> _MATERIAL SHOWN_:
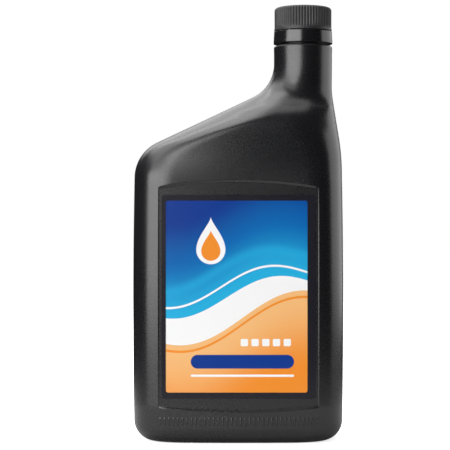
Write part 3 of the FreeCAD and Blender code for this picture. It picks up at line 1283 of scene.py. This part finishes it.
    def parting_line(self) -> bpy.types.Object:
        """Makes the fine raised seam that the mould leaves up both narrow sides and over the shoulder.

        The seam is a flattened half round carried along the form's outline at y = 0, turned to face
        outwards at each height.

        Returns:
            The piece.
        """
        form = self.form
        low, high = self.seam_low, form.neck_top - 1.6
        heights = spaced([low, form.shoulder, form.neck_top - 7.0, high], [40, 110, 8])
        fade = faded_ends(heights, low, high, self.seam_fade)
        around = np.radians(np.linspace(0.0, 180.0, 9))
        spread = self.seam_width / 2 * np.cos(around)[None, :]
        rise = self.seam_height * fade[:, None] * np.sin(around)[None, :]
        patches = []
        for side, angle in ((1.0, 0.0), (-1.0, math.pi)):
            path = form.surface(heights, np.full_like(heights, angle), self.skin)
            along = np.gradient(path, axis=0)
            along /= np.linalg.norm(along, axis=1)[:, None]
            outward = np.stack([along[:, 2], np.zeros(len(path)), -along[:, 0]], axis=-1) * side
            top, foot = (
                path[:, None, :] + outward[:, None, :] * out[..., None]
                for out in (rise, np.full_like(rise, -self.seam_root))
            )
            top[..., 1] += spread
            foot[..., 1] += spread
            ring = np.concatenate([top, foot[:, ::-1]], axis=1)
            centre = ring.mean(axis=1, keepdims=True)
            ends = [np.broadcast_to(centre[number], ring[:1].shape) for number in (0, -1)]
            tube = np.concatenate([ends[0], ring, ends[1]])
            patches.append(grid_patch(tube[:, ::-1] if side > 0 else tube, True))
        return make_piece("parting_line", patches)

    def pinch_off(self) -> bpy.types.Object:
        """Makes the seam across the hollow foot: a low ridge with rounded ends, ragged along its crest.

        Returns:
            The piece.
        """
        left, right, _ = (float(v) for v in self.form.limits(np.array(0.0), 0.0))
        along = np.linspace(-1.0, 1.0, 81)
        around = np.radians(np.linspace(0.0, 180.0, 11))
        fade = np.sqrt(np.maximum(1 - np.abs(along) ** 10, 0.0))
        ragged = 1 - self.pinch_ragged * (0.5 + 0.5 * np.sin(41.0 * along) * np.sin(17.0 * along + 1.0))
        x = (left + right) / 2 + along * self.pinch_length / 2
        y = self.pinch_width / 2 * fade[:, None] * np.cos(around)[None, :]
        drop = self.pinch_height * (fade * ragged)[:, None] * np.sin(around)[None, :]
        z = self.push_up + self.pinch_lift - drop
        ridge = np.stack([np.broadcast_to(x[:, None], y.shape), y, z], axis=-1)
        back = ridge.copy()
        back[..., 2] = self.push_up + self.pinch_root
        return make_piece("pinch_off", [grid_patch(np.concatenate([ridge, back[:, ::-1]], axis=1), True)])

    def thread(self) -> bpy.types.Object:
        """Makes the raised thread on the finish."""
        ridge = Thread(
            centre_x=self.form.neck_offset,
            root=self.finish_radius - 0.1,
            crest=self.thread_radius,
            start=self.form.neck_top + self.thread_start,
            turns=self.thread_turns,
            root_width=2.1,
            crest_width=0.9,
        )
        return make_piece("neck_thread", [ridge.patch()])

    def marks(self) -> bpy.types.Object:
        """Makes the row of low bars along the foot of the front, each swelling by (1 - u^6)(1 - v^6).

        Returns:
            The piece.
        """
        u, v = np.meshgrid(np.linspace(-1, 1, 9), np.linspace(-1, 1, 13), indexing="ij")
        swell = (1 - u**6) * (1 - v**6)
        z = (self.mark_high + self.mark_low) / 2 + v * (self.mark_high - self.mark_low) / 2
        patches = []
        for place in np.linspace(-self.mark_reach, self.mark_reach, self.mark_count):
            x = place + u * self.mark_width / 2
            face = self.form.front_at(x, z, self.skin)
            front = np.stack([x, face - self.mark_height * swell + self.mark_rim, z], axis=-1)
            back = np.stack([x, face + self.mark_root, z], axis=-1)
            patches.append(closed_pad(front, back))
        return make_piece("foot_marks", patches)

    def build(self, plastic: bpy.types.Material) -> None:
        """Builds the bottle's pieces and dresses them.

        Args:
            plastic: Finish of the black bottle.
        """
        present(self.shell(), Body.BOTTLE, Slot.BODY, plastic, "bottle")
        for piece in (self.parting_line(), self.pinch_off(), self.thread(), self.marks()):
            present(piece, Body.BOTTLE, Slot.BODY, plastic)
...
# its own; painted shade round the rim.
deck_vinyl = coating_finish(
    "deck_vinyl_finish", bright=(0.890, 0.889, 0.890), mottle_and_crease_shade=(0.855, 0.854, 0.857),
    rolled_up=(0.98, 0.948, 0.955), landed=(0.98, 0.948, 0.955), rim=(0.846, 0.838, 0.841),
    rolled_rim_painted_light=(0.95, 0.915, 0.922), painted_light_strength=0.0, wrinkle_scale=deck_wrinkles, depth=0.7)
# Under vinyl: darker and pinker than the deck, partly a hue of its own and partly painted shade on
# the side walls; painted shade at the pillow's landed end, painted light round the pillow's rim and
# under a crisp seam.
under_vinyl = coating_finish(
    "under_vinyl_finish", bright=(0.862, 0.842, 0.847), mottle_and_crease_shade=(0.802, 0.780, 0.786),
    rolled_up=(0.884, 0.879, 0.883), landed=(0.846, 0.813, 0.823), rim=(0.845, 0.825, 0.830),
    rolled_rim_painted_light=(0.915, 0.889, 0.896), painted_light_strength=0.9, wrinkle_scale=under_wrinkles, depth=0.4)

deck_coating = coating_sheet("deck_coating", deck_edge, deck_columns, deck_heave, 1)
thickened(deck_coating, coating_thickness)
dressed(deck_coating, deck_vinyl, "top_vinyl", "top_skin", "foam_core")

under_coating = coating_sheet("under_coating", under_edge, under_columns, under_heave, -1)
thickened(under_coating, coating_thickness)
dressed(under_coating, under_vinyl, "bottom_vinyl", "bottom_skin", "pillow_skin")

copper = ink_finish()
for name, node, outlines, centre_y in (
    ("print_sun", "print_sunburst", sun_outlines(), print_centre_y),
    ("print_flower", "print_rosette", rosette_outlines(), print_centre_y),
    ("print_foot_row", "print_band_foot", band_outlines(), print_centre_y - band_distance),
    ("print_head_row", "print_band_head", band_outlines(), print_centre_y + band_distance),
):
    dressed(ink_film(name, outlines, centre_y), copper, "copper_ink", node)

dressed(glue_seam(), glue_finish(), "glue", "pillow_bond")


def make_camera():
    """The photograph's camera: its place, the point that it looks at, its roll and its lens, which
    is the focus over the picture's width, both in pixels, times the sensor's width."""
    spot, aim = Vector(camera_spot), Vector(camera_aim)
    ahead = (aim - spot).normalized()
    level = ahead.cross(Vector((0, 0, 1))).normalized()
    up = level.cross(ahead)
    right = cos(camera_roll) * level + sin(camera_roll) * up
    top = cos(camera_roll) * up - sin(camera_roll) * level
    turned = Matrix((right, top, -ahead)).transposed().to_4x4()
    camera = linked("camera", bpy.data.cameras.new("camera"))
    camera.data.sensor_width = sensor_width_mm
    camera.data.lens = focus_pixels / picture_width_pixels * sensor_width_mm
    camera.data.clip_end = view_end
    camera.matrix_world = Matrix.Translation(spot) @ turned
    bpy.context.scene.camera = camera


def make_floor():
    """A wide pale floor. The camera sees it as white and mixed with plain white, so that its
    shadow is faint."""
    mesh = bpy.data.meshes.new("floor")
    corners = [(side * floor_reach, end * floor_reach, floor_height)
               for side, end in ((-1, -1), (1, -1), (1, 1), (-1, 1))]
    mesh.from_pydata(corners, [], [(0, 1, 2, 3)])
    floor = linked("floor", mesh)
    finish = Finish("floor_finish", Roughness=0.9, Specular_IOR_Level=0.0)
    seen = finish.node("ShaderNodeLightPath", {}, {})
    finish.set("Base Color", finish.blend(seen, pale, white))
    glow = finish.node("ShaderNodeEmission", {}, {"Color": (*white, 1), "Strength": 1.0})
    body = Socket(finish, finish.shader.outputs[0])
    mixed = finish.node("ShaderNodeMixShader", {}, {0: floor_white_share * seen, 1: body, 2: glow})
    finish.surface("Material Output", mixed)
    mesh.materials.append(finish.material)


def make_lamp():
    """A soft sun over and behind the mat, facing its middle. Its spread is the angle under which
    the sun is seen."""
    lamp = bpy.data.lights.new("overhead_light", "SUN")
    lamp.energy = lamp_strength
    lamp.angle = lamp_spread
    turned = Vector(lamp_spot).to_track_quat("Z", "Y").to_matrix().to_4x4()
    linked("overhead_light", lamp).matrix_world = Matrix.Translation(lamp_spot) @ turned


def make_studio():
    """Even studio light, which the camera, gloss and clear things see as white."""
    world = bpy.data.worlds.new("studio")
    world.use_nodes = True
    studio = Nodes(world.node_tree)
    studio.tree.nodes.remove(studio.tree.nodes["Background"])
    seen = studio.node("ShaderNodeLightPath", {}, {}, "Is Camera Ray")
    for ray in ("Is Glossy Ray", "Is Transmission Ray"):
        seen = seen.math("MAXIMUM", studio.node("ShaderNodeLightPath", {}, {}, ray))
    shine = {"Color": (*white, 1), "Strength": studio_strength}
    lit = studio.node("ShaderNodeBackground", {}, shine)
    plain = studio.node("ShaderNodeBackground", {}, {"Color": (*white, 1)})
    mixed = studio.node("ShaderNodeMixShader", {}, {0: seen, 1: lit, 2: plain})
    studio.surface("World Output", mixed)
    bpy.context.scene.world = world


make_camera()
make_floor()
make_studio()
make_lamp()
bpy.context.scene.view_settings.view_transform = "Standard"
==
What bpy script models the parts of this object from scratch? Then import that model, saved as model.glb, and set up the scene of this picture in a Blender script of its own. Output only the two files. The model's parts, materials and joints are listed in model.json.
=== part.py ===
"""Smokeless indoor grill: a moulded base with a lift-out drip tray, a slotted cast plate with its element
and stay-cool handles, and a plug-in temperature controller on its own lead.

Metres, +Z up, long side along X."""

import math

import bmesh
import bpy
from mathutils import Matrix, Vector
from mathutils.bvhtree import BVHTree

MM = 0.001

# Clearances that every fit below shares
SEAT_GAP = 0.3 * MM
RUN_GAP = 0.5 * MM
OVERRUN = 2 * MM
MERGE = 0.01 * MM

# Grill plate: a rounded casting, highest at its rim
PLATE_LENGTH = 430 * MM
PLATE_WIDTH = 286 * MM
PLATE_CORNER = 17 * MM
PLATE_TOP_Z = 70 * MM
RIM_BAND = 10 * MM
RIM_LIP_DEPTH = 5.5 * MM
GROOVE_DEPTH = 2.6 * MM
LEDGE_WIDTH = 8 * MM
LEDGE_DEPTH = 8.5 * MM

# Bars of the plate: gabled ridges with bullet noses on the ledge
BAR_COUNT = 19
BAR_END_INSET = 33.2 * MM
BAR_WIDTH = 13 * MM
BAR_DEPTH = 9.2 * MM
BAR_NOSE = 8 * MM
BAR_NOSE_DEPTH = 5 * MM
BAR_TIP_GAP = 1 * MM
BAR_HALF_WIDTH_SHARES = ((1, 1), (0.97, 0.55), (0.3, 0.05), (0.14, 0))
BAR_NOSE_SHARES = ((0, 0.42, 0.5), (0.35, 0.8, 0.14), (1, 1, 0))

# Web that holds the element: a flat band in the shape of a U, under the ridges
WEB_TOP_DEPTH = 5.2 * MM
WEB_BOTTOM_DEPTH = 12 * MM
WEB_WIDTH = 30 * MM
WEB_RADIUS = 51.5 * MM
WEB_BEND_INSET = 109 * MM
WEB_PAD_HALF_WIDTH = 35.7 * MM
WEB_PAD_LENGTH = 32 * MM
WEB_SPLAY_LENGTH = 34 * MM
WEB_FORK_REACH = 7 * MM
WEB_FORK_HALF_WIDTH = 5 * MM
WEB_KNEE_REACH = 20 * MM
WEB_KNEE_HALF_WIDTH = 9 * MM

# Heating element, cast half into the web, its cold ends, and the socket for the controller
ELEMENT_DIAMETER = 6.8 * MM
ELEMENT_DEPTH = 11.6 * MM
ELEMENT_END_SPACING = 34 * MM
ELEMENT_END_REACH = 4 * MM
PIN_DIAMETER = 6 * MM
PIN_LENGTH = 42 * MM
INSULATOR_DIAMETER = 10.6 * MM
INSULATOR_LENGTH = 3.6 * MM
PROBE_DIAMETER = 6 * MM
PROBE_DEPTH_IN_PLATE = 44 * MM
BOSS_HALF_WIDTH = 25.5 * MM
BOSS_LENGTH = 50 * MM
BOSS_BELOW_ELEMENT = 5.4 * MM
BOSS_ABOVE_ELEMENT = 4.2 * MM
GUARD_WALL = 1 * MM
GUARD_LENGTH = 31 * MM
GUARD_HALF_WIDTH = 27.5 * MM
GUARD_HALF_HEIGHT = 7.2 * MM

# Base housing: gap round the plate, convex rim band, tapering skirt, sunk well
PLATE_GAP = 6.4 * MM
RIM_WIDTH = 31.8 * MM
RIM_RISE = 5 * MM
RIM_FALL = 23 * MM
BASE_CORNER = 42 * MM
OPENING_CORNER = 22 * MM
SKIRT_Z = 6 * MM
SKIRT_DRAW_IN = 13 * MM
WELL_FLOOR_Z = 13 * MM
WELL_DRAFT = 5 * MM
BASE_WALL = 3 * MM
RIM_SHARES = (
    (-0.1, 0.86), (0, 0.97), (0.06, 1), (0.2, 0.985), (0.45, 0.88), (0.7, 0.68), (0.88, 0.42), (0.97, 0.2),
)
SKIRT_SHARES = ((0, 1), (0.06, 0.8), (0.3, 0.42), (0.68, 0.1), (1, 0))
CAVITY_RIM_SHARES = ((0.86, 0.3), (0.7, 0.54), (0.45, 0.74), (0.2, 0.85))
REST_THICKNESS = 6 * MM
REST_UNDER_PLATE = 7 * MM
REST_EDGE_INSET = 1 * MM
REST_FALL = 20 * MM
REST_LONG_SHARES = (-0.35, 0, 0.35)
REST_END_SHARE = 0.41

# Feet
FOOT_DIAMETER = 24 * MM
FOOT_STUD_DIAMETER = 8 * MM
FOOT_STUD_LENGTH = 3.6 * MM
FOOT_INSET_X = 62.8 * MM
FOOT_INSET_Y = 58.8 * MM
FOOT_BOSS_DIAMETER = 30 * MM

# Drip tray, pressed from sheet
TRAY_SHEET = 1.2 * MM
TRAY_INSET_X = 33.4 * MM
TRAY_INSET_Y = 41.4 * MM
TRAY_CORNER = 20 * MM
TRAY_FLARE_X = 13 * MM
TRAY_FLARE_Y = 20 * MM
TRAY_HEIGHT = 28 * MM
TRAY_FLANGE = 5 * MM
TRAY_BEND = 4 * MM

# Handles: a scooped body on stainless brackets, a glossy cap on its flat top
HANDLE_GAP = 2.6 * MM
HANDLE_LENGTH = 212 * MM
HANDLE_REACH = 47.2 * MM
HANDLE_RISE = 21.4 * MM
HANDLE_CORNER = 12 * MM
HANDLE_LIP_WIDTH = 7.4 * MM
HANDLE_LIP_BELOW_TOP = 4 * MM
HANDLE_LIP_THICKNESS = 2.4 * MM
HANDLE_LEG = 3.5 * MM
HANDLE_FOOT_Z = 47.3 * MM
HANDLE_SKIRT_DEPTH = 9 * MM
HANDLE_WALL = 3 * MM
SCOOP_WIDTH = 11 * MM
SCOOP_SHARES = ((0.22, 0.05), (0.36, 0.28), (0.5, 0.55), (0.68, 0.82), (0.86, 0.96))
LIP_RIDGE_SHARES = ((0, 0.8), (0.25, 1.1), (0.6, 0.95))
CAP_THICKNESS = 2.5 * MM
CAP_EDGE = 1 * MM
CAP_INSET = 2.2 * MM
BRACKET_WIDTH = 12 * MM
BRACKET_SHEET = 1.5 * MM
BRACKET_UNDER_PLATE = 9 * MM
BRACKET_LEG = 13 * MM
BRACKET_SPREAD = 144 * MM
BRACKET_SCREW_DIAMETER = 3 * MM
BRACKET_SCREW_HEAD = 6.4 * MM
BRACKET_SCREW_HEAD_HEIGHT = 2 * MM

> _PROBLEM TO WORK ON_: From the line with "What bpy script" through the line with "BAR_NOSE_SHARES = ((0, 0.42, 0.5), (0.35, 0.8, 0.14), (1, 1, 0))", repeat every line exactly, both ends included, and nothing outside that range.

> _SOLUTION TO THIS PROBLEM_:
What bpy script models the parts of this object from scratch? Then import that model, saved as model.glb, and set up the scene of this picture in a Blender script of its own. Output only the two files. The model's parts, materials and joints are listed in model.json.
=== part.py ===
"""Smokeless indoor grill: a moulded base with a lift-out drip tray, a slotted cast plate with its element
and stay-cool handles, and a plug-in temperature controller on its own lead.

Metres, +Z up, long side along X."""

import math

import bmesh
import bpy
from mathutils import Matrix, Vector
from mathutils.bvhtree import BVHTree

MM = 0.001

# Clearances that every fit below shares
SEAT_GAP = 0.3 * MM
RUN_GAP = 0.5 * MM
OVERRUN = 2 * MM
MERGE = 0.01 * MM

# Grill plate: a rounded casting, highest at its rim
PLATE_LENGTH = 430 * MM
PLATE_WIDTH = 286 * MM
PLATE_CORNER = 17 * MM
PLATE_TOP_Z = 70 * MM
RIM_BAND = 10 * MM
RIM_LIP_DEPTH = 5.5 * MM
GROOVE_DEPTH = 2.6 * MM
LEDGE_WIDTH = 8 * MM
LEDGE_DEPTH = 8.5 * MM

# Bars of the plate: gabled ridges with bullet noses on the ledge
BAR_COUNT = 19
BAR_END_INSET = 33.2 * MM
BAR_WIDTH = 13 * MM
BAR_DEPTH = 9.2 * MM
BAR_NOSE = 8 * MM
BAR_NOSE_DEPTH = 5 * MM
BAR_TIP_GAP = 1 * MM
BAR_HALF_WIDTH_SHARES = ((1, 1), (0.97, 0.55), (0.3, 0.05), (0.14, 0))
BAR_NOSE_SHARES = ((0, 0.42, 0.5), (0.35, 0.8, 0.14), (1, 1, 0))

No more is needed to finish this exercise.